DATA ENTRIES:
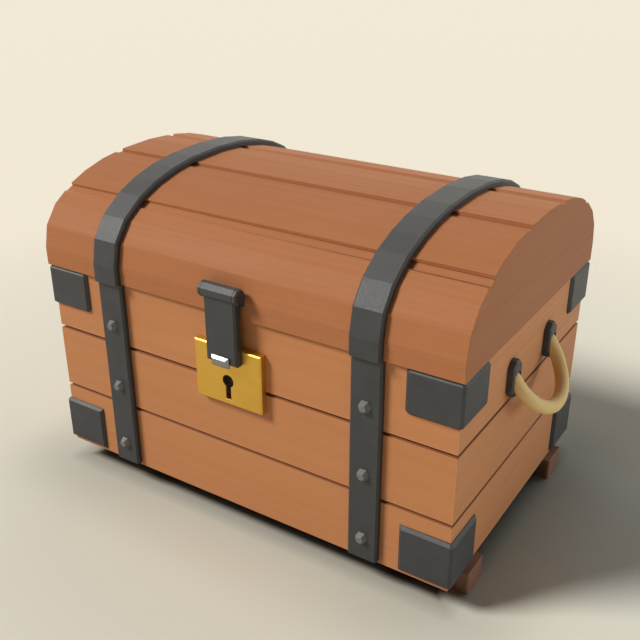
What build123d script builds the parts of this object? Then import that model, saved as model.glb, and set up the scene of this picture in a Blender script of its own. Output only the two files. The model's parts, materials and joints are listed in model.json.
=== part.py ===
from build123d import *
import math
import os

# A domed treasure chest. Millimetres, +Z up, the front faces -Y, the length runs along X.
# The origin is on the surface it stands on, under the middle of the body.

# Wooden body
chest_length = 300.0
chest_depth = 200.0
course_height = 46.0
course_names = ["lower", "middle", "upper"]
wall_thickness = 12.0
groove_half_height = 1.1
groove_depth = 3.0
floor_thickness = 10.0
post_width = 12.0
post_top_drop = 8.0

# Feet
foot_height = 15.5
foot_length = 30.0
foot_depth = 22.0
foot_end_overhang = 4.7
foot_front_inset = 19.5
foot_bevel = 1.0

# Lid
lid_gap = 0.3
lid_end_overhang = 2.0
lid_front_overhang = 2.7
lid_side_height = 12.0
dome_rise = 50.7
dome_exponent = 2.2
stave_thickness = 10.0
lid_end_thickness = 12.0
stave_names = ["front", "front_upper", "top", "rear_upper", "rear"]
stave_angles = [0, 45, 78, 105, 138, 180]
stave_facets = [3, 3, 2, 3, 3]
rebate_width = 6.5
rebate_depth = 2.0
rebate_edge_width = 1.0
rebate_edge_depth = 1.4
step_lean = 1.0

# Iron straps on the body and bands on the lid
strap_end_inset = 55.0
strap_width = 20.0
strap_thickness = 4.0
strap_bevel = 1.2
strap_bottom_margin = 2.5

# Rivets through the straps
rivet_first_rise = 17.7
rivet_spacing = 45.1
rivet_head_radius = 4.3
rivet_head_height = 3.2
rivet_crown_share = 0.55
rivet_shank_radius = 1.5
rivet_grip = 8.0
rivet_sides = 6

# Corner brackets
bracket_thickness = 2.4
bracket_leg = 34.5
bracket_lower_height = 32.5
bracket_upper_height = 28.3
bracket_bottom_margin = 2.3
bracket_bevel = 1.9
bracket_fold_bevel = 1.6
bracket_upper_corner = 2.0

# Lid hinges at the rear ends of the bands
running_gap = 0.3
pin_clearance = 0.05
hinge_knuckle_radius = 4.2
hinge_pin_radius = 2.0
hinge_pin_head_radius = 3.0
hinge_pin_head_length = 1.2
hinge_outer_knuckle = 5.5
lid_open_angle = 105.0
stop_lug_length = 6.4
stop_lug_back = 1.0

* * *

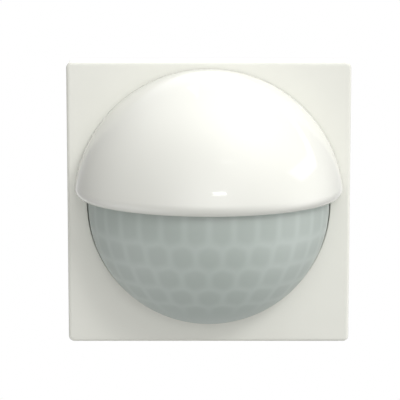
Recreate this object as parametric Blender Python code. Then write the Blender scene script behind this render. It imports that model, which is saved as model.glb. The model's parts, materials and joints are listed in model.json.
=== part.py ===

WRITTEN TASK: Extract from the data every line where "model" shows up.

RESULT FOR THIS EXERCISE:
What build123d script builds the parts of this object? Then import that model, saved as model.glb, and set up the scene of this picture in a Blender script of its own. Output only the two files. The model's parts, materials and joints are listed in model.json.
Recreate this object as parametric Blender Python code. Then write the Blender scene script behind this render. It imports that model, which is saved as model.glb. The model's parts, materials and joints are listed in model.json.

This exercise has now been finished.